Something along these lines
A hero ventures forth from the world of common day into a region of supernatural wonder: fabulous forces are there encountered and a decisive victory is won: the hero comes back from this mysterious adventure with the power to bestow boons on his fellow man. (Joseph Campbell, The Hero With a Thousand Faces, p.30)
Mythic, that is, but not formulaic.
Recognizing that each individual has their own story of how they arrived at where they are
- The Call to Adventure
- The Road of Trials
- Meeting with the Mentor
And so on.
And yet, with
- the convoluted process of earning one’s architectural stripes, stamp and seal
- the downturn in the economy and the subsequent loss of colleagues and mentors
- the inevitable flattening or organizational hierarchies
- the loss of loyalty on both ends
- the advent of new technologies in the workplace
- work processes redefined
- design itself becoming more collaborative
- risks, responsibilities and rewards shared
Can it still be said that an architect’s career path has a recognizable structure?

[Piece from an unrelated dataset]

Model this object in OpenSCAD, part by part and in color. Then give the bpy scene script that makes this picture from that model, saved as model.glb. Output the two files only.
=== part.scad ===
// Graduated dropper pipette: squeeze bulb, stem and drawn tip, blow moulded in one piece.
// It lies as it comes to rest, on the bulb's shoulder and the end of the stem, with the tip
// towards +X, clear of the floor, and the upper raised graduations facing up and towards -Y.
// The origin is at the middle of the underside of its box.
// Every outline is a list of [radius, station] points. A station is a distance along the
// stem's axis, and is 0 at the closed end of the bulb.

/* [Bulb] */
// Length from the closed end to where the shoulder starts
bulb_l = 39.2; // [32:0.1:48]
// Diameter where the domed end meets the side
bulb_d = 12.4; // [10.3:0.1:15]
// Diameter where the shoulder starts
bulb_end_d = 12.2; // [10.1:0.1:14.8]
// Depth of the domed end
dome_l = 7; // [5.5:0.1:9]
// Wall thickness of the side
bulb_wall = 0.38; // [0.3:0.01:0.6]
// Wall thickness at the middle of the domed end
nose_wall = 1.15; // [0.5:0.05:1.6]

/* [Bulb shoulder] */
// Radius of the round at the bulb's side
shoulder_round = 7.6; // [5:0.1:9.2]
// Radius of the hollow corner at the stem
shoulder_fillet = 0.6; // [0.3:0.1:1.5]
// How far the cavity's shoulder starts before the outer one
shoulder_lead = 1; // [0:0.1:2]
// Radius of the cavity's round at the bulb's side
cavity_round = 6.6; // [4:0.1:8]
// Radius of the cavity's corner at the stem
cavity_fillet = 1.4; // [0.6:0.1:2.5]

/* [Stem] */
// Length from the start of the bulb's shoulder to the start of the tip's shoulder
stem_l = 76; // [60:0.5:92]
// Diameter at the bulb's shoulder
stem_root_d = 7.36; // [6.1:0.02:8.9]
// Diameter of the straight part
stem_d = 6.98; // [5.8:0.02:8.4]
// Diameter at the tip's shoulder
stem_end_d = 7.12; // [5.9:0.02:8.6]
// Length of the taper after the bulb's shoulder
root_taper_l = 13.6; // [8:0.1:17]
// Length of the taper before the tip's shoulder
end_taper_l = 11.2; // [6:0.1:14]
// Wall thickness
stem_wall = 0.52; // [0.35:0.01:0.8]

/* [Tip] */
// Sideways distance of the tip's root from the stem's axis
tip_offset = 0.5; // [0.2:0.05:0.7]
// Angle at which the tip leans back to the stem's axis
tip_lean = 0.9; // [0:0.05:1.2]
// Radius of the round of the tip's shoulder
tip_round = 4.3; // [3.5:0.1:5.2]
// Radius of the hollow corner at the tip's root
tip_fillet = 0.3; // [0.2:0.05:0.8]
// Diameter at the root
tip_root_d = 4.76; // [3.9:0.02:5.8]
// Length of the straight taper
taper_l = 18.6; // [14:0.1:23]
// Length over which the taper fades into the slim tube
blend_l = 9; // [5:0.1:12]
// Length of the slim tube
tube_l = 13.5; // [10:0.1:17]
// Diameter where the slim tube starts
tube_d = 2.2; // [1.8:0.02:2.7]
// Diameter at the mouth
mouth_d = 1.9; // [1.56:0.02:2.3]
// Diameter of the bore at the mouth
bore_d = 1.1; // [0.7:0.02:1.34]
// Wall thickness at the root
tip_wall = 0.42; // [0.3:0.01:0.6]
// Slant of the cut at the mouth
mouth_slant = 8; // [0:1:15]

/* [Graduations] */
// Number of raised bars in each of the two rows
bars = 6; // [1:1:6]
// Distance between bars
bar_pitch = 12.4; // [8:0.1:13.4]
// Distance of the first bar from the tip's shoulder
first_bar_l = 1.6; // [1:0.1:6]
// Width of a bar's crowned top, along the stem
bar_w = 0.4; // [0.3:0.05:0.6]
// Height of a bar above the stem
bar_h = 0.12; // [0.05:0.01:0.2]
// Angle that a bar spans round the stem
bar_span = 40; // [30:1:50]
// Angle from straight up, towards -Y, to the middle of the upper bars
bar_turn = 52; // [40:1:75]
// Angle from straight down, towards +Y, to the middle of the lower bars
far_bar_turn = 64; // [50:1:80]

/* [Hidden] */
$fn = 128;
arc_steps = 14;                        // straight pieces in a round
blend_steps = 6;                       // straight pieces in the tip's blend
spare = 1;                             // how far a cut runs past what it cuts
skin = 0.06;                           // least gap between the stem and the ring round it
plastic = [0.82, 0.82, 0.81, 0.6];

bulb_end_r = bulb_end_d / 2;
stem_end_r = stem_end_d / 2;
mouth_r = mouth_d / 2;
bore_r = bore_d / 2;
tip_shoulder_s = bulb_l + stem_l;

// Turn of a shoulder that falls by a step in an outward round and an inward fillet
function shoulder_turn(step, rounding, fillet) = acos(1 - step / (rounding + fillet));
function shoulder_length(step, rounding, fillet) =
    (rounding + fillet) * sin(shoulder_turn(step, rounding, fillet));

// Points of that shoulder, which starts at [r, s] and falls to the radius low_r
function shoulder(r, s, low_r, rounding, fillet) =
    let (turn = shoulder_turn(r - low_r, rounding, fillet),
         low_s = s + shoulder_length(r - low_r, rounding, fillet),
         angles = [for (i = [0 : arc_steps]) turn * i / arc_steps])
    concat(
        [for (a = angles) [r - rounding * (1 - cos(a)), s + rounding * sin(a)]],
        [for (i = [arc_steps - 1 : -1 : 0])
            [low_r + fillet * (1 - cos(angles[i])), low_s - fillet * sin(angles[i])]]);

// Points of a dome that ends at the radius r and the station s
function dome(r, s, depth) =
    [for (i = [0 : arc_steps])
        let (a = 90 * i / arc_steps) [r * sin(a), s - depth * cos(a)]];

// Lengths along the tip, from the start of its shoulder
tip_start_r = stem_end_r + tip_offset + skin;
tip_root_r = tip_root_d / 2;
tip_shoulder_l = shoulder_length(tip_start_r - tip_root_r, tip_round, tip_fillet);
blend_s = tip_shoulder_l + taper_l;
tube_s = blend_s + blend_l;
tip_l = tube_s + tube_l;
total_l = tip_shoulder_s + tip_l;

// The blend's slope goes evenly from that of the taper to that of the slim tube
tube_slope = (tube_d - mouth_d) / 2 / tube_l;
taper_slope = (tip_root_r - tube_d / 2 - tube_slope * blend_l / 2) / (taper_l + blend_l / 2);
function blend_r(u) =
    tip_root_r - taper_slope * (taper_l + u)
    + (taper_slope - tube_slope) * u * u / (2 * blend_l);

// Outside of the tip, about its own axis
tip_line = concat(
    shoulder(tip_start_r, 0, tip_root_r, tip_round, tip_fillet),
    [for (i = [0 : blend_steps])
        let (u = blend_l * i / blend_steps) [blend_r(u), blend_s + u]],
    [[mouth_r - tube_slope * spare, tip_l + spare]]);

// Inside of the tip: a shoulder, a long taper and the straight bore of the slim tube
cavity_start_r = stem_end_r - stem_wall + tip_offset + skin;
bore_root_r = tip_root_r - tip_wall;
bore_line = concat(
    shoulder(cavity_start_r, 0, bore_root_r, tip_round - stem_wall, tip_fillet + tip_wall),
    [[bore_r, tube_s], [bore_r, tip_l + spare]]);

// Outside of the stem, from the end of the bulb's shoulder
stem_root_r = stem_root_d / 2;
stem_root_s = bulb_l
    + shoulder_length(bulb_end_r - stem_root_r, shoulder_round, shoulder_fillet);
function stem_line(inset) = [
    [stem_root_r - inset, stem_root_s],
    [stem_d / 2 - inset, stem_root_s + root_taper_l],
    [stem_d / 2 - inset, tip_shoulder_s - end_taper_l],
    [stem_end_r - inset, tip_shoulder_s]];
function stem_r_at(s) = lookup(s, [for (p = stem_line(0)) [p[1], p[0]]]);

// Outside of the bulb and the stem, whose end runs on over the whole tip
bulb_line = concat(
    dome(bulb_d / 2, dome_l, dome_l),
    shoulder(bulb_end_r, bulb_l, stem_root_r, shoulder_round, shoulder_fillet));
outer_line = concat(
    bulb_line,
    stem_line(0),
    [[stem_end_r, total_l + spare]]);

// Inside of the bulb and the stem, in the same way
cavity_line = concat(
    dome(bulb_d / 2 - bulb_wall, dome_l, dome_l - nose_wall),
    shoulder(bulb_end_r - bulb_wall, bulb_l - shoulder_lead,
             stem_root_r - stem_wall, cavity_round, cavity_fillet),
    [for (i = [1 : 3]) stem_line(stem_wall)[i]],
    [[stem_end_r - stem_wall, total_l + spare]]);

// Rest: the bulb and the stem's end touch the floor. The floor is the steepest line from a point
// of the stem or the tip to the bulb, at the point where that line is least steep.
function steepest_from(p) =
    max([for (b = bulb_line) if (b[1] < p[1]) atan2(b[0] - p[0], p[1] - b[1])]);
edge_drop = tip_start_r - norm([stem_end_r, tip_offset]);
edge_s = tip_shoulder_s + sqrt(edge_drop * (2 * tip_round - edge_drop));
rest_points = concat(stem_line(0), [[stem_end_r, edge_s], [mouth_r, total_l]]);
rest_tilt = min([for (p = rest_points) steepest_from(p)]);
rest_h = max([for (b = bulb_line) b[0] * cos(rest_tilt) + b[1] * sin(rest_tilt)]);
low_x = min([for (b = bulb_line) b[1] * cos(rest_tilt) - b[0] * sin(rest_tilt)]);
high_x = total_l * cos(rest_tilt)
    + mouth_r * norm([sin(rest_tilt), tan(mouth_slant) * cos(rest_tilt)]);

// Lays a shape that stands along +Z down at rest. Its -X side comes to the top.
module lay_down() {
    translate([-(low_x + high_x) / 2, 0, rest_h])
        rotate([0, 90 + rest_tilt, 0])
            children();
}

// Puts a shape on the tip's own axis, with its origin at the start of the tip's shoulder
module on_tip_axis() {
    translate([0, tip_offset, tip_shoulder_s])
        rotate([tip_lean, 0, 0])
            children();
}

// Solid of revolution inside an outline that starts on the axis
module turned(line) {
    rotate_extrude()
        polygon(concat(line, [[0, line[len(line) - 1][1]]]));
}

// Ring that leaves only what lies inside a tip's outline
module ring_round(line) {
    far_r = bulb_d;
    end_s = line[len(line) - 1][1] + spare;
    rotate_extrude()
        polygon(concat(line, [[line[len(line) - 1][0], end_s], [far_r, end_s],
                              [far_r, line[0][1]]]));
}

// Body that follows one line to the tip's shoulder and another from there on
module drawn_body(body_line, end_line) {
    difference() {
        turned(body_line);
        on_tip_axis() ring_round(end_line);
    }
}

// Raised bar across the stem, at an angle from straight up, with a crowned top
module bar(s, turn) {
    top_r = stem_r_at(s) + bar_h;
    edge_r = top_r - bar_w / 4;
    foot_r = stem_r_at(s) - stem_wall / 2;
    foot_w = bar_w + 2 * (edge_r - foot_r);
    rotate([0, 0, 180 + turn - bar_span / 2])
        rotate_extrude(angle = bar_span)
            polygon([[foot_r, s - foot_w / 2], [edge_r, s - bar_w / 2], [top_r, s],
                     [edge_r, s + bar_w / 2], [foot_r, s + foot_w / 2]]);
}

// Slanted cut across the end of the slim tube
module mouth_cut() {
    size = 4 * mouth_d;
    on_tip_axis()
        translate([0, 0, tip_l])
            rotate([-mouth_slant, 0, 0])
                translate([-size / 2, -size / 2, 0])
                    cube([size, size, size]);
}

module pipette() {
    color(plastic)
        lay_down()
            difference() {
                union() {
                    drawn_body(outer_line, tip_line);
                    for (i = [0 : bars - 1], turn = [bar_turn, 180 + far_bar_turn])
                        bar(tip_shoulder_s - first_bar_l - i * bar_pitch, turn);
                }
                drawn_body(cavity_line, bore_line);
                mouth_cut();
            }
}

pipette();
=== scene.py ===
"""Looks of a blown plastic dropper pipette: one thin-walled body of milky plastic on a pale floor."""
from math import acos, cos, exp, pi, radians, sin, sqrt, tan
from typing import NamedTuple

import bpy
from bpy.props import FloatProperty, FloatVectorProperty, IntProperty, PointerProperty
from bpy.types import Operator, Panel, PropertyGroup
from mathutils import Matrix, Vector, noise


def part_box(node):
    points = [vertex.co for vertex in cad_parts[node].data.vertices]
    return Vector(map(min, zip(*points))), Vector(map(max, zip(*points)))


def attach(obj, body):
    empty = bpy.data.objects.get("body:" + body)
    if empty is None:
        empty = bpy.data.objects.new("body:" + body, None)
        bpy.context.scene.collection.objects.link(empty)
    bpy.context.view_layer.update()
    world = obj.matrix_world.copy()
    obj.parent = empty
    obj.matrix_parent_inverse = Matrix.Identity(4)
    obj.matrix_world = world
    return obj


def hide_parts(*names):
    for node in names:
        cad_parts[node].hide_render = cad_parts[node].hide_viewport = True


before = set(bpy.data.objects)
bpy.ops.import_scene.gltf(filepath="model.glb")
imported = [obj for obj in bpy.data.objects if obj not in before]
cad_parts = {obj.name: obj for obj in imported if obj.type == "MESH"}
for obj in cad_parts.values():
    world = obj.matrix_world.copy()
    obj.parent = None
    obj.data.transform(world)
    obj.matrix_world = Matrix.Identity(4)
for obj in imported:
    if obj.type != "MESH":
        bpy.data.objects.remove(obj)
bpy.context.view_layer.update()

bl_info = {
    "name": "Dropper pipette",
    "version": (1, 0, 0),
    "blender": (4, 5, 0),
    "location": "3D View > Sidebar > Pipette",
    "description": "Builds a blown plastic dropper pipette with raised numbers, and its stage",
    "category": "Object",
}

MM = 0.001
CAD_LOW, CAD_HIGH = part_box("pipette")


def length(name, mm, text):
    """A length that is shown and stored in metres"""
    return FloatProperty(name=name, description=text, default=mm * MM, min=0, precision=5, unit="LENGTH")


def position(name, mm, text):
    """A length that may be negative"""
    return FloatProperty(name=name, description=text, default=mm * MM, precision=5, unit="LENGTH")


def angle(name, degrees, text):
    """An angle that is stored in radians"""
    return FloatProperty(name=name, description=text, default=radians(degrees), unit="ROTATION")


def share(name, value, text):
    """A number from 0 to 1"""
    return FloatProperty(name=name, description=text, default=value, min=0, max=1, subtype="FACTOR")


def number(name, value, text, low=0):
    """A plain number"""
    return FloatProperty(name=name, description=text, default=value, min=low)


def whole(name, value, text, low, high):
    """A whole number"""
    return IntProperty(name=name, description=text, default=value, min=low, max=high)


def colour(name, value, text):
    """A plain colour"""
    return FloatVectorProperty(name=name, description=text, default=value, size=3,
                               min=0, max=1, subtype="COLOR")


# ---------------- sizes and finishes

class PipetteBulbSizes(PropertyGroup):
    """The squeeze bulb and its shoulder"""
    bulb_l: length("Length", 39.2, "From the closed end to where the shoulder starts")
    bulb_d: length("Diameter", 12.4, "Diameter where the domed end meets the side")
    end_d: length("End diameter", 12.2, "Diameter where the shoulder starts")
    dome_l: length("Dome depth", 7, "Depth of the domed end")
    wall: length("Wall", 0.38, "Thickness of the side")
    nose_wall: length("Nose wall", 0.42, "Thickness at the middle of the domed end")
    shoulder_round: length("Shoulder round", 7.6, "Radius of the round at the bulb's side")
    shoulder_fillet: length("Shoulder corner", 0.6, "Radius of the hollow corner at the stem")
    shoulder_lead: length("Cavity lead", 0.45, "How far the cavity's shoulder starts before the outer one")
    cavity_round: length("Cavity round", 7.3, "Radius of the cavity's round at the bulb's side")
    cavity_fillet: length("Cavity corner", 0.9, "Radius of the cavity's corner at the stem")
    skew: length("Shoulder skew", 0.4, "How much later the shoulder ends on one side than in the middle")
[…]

In terms of storyline, can it still be said that one’s career has a dramatic arc?
Or – in lieu of former goals to attain one’s license, start a firm, win recognition from one‘s peers – is one’s career closer to an undulating succession of successes – and travails?
Becoming an architect is one thing.
Remaining one is something else.
There are many impediments one faces everyday
- Unwitting clients
- Unappreciative public
- Demanding employers
- Insensitive plan reviewers
- New technologies and work processes to master
So many hurdles, in fact, that to remain an architect today you have to be driven from within.
And possess a fire in the mind.
Only, for perhaps the first time in our storied history as a profession, one has to wonder: is that enough?
Some other questions to consider:
- How important are myths to the architect today?
- Do you believe that a career in architecture can still have an underlying mythic structure?
- Is it still possible to create careers with mythical power?
- With eyes glued to monitors and seats to bouncy balls, could it still be said that architecture – as a calling – can be something more than the daily struggle to honor the bottom line?